A real head-scratcher, though a fitfully enjoyable one, "The Devil Has a Name" is part Western revenge thriller, part corporate intrigue, part courtroom drama and a little bit exploration of the psychotic mind.
Imagine if Anton Chigurh from "No Country for Old Men" went head-to-head with Daniel Plainview from "There Will Be Blood" in a dispute over oil drilling pollution, and the whole thing wound up in court where Marlene Dietrich was the key figure a la "Witness for the Prosecution," with a bombastic attorney and sniveling media figure tossed in for good measure.
The basic story is an older, small-time California farmer getting muscled by a huge energy company called Shore Oil that has been poisoning the area groundwater for a decade. After he refuses to sell, they bring in their intimidator to try to knock him down, and instead he enlists a crusading lawyer to sue the company for billions.
This screenplay by Robert McEveety is a classic example of too many ingredients in the gumbo. The fact that a lot of them are quite tasty, especially the performances by an eclectic cast of name actors, doesn't mitigate the fact there's just too damn much going on.
I was never bored by "Devil," and enjoyed seeing actors I admire like David Strathairn and Edward James Olmos get meaty parts. But the film -- which Olmos also directed -- feels at once too big and too small for the story it's trying to tell. We get lots of swell little moments but they come and go quickly without a lot of build-up or weight.
This project seems like it would have lived and breathed better as a six- or eight-episode limited series on a streaming service, maybe something juicier and deliberately funnier with a tabloid feel.
Strathairn is the central figure as Fred Stern, who owns a small orchard.
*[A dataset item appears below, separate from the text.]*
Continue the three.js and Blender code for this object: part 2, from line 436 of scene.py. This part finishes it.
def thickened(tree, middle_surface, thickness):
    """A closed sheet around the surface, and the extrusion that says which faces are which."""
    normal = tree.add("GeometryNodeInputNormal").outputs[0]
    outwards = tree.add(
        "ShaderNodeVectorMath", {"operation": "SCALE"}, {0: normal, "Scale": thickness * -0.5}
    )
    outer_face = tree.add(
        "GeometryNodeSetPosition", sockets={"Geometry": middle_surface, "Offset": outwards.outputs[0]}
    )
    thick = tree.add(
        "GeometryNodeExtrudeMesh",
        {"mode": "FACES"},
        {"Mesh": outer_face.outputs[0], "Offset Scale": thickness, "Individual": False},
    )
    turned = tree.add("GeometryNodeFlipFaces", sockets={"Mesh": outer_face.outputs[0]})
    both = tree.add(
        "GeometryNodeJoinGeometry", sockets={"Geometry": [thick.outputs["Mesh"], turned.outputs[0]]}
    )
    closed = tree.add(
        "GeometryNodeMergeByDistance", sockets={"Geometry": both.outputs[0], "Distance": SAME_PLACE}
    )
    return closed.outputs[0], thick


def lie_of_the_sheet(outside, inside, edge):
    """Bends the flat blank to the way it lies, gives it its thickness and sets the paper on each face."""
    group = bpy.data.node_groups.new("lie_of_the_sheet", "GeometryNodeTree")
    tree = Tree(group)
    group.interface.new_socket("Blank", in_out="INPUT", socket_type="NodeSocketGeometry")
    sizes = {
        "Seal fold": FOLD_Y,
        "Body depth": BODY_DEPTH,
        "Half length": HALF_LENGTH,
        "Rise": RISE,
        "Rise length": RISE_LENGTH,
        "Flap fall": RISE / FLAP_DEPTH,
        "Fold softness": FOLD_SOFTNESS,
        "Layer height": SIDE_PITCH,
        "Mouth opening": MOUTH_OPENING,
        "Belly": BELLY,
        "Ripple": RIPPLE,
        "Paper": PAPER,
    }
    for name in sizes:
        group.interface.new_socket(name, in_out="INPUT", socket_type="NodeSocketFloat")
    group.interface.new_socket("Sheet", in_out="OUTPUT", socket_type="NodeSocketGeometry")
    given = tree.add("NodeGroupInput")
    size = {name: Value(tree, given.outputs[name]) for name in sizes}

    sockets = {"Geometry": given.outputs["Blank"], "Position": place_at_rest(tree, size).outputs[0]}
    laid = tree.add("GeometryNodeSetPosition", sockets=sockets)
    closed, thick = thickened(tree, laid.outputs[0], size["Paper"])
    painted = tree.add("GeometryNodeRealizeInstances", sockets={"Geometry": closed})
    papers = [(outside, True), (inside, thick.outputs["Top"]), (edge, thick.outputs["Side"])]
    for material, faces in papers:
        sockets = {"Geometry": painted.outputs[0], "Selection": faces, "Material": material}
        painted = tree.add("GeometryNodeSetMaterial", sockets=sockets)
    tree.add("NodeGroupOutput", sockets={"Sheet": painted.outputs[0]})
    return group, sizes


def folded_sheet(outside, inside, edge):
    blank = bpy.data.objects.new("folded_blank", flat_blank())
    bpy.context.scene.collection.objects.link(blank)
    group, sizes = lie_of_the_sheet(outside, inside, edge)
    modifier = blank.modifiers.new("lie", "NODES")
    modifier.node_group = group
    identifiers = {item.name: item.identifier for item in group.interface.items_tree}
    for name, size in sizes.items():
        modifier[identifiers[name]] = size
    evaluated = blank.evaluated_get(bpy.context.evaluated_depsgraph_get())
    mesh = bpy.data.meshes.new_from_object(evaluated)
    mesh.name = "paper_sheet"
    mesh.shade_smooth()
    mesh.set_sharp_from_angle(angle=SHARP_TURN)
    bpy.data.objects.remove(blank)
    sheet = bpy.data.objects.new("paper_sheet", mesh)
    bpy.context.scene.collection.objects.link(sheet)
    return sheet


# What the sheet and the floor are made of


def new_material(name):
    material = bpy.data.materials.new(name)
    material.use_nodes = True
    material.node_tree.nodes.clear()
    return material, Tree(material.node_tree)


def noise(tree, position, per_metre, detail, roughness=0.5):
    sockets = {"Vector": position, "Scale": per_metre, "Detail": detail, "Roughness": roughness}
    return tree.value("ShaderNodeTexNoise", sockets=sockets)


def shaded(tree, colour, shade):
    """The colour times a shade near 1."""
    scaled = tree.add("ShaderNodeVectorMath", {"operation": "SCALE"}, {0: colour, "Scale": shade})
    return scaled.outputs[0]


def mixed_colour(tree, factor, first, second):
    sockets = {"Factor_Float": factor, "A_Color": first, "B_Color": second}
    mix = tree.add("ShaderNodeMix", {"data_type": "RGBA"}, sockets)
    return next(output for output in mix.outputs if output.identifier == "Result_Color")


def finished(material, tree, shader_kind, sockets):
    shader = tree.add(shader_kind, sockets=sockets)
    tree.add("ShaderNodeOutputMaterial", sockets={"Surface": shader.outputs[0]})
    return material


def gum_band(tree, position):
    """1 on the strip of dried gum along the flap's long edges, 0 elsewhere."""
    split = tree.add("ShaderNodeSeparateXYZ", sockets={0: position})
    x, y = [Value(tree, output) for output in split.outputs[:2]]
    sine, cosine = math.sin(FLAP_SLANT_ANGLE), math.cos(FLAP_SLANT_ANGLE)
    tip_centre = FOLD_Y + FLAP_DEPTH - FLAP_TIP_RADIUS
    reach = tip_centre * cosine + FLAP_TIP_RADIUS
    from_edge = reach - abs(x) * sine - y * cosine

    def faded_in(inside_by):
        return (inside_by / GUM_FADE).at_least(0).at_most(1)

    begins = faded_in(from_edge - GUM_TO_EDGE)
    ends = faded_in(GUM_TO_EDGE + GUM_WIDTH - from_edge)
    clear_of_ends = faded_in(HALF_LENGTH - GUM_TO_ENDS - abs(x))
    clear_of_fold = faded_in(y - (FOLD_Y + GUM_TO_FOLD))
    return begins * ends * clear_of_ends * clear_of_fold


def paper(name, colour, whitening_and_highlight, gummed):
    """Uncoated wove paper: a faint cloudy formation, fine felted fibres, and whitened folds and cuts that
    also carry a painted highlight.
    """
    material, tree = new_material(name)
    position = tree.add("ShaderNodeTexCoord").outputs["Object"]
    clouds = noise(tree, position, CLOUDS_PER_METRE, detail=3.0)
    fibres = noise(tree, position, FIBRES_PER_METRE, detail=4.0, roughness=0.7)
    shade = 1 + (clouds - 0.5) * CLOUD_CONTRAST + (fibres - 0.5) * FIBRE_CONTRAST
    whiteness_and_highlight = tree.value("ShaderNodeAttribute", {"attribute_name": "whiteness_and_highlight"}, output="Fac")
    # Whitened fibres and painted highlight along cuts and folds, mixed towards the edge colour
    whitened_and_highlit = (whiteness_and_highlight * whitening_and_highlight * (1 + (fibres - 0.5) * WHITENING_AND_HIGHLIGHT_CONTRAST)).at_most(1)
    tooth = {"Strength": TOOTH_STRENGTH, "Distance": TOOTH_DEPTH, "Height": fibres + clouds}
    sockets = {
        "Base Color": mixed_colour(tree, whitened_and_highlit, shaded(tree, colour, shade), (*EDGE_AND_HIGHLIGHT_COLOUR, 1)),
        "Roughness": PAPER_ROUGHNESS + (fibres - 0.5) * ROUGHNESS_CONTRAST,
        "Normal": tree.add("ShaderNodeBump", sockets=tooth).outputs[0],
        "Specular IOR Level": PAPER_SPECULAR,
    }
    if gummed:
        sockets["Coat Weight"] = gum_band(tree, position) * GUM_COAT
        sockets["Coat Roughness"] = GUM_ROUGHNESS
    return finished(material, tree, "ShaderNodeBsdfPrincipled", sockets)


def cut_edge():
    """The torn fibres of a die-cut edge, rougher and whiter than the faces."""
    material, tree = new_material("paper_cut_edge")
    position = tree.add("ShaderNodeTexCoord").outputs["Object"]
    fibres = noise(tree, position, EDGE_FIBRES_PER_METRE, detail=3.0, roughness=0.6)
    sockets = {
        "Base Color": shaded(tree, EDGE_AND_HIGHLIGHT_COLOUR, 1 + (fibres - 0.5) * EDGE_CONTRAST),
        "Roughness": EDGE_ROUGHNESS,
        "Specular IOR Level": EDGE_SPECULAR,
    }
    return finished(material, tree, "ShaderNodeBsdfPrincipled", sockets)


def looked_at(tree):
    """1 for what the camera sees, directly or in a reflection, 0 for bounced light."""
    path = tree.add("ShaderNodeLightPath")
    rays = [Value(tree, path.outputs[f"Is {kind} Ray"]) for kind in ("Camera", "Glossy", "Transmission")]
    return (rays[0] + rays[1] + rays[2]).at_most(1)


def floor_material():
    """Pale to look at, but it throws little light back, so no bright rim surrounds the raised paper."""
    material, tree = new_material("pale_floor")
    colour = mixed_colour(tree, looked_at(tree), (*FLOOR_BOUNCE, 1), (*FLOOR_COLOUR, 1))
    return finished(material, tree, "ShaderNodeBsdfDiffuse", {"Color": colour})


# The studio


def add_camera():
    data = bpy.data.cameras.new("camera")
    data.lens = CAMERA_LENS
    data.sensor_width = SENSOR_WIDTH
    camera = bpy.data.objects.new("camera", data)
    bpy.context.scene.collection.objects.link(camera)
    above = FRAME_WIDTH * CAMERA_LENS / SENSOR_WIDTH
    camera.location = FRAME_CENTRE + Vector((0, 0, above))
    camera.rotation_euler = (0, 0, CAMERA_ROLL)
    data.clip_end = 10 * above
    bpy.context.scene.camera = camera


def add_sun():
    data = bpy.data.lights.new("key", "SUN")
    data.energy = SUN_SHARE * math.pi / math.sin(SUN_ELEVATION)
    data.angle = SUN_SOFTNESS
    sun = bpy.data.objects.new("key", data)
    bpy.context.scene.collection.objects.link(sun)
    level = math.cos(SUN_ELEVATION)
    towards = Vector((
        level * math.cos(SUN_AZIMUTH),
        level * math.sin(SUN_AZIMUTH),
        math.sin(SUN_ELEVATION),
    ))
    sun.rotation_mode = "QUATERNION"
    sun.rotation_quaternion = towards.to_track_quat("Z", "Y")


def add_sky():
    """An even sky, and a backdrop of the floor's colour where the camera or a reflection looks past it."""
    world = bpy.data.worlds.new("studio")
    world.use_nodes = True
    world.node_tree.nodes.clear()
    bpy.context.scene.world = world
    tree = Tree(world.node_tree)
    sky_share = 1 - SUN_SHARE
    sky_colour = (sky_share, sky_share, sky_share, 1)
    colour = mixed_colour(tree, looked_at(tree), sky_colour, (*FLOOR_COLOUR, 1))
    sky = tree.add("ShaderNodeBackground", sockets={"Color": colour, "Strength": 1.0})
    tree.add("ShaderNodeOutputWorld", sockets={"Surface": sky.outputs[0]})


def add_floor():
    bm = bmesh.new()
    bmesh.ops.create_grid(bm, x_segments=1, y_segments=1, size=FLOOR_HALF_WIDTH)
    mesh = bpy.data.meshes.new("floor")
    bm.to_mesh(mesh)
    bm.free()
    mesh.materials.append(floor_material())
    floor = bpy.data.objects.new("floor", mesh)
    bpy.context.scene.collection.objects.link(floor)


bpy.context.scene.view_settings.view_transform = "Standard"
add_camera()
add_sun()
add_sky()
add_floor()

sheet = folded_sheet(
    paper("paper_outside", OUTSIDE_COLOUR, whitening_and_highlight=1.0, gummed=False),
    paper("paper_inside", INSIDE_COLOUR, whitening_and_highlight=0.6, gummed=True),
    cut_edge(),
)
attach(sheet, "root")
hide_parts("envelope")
He and his wife always dreamed of sailing away together, but she died the previous year and Fred's not much use to anybody these days, letting his foreman and steady friend, Santiago (Olmos), run the show.
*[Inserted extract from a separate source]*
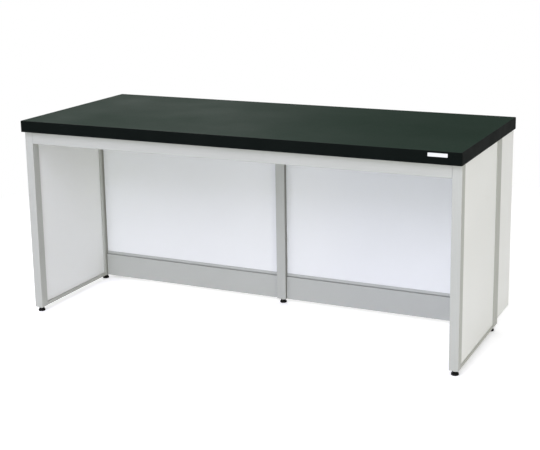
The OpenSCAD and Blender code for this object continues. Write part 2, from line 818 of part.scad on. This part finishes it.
// A stud with a hexagon above the pad and a neck that turns in it
module foot_stud(place) {
    hex_z = pad_h + foot_gap;
    hex_h = foot_h - stop_gap - hex_z;
    tip = foot_h + insert_h + foot_travel - stud_spare;
    color([0.62, 0.62, 0.6]) translate([place[0], place[1], 0]) {
        translate([0, 0, hex_z - neck_len]) cylinder(r = neck_r, h = neck_len);
        translate([0, 0, hex_z]) cylinder(r = hex_flats / 2 / cos(30), h = hex_h, $fn = 6);
        translate([0, 0, hex_z + hex_h]) cylinder(r = stud_r, h = tip - stud_chamfer - hex_z - hex_h);
        translate([0, 0, tip - stud_chamfer])
            cylinder(r1 = stud_r, r2 = stud_r - stud_chamfer, h = stud_chamfer);
    }
}

front_left = [-foot_x, foot_front_y];
front_right = [foot_x, foot_front_y];
rear_left = [-foot_x, foot_rear_y];
rear_right = [foot_x, foot_rear_y];
rear_centre = [0, foot_centre_y];

worktop_core();
worktop_laminate();
worktop_backer();
edge_band_front();
edge_band([0, 1]);  // edge_band_back
edge_band([-1, 0]);  // edge_band_left
edge_band([1, 0]);  // edge_band_right
name_plate();
front_post(-1);  // front_post_left
front_post(1);  // front_post_right
rear_post(-1);  // rear_post_left
rear_post(1);  // rear_post_right
centre_post();
front_rail();
rear_rail();
centre_bearer();
lower_rail(-1);  // lower_rail_left
lower_rail(1);  // lower_rail_right
side_rail(-1);  // side_rail_left
side_rail(1);  // side_rail_right
side_panel(-1);  // side_panel_left
side_panel(1);  // side_panel_right
back_panel(-1);  // back_panel_left
back_panel(1);  // back_panel_right
kick_plate(-1);  // kick_plate_left
kick_plate(1);  // kick_plate_right
pipe_cover(-1);  // pipe_cover_left
pipe_cover(1);  // pipe_cover_right
cover_edge(-1);  // cover_edge_left
cover_edge(1);  // cover_edge_right
post_strip(-1);  // post_strip_left
post_strip(1);  // post_strip_right
centre_post_strips();
rail_end_blocks();
rail_block_screws();
cleats();
cleat_screws();
top_brackets();
top_bracket_screws();
kick_plate_screws();
side_rail_screws();
foot_inserts();
foot_pad(front_left);  // foot_pad_front_left
foot_pad(front_right);  // foot_pad_front_right
foot_pad(rear_left);  // foot_pad_rear_left
foot_pad(rear_right);  // foot_pad_rear_right
foot_pad(rear_centre);  // foot_pad_rear_centre
foot_stud(front_left);  // foot_stud_front_left
foot_stud(front_right);  // foot_stud_front_right
foot_stud(rear_left);  // foot_stud_rear_left
foot_stud(rear_right);  // foot_stud_rear_right
foot_stud(rear_centre);  // foot_stud_rear_centre
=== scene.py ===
import json
import math

import bpy
from mathutils import Matrix, Vector


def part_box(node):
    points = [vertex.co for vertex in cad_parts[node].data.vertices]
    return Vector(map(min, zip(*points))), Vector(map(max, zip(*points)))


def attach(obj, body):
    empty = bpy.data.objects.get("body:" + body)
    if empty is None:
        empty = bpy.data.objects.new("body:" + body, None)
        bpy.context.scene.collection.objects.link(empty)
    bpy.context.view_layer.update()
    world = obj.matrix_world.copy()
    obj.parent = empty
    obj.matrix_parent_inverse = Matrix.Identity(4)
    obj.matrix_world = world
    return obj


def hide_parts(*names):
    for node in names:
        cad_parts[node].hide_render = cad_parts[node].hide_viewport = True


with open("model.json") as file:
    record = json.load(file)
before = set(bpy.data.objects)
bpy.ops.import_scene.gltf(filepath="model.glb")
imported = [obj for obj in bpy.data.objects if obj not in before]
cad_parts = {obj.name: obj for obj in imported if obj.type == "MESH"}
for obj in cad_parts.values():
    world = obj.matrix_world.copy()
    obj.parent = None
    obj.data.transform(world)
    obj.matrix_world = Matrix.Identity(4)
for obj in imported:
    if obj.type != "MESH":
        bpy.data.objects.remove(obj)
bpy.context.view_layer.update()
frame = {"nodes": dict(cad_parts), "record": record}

FEET = ("front_left", "front_right", "rear_left", "rear_right", "rear_centre")
WHITE = (1.0, 1.0, 1.0, 1.0)


# Materials

# Dust thins out up to this height above the floor
DUST = (0.52, 0.5, 0.47, 1.0)
DUST_HEIGHT = 0.16
# Edges are rubbed over this width, paler by the shade and smoother by the roughness
WORN_EDGE = 0.0015
WORN_LEAST = 0.2
WORN_SHADE = 1.25
WORN_ROUGHNESS = -0.08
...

Just as some of his trees start to show evidence of polluted water from the nearby dumping ponds, which Shore Oil doesn't even bother to line with protective material, Fred is approached with a strange offer. Alex Gardner (Haley Joel Osment), who worked for him as a kid and now is a small-town TV personality, offers fifty grand for the property.
Reading between the lines, Fred figures he can get more by holding out.
Then into the picture enters Ezekiel, played by Pablo Schreiber in a big, loud, energetic performance that feels like it belongs to entirely another movie. He's the enforcer sent by the Big Boss in Houston to ensure things go smoothly, but it soon becomes clear he's a completely unhinged, power-hungry type playing to his own off-chord tune -- and is unafraid to resort to violence if it suits him.
His back now up, Fred turns to Ralph Wegis (Martin Sheen), an over-the-hill but still feisty lawyer famous for having once taken Ford down over the Pinto. Ralph found out Ford knew the Pinto had a fatal problem that would take $11 to fix, but calculated it was cheaper to pay lawyers to fight wrongful death claims than save lives, and he figures that's what's going on now with Shore.
Standing at the center of the tale but somehow almost entirely unnecessary to it is Gigi Cutler, who has a family stake in Shore and has been sent to watch over things. Gigi doesn't seem to do much but wear furs and smoke cigarettes and gargle booze while giving everyone a femme fatale stare from hell, but Kate Bosworth is obviously having a hell of a time doing it.
A framing story has Gigi giving her account to the Big Boss (Alfred Molina) on how things went south, with her about to lose her stake in Shore as a result. Her character has terrific verve but no real interior as written. We're just supposed to admire the puzzle and not bother putting anything together.
Sheen is always reliable in this sort of role as a man who likes the sound of his own voice, and Strathairn gets to show a few empathetic notes as an old-timer who's been eating regret for so long he surprises himself by learning he's eager for a fight.
I also liked Osment, who's struggled to find good roles after a fantastic stretch as a kid actor, playing a fellow who's a natural bootlicker type, a guy who can't lose his moral compass because he was never issued the equipment in the first place. Please keep casting him, Hollywood.
I was half expecting Ezekiel to go full Buffalo Bill from "The Silence of the Lambs," or Gigi to hook up with the lawyer or the journalist or anybody, really. I've been trying to figure out what this movie is, with all its disparate, ill-fitting pieces. I think I've realized it's a dusty soap opera set in the California desert, where anything can happen and just might, even if it doesn't make a lick of sense.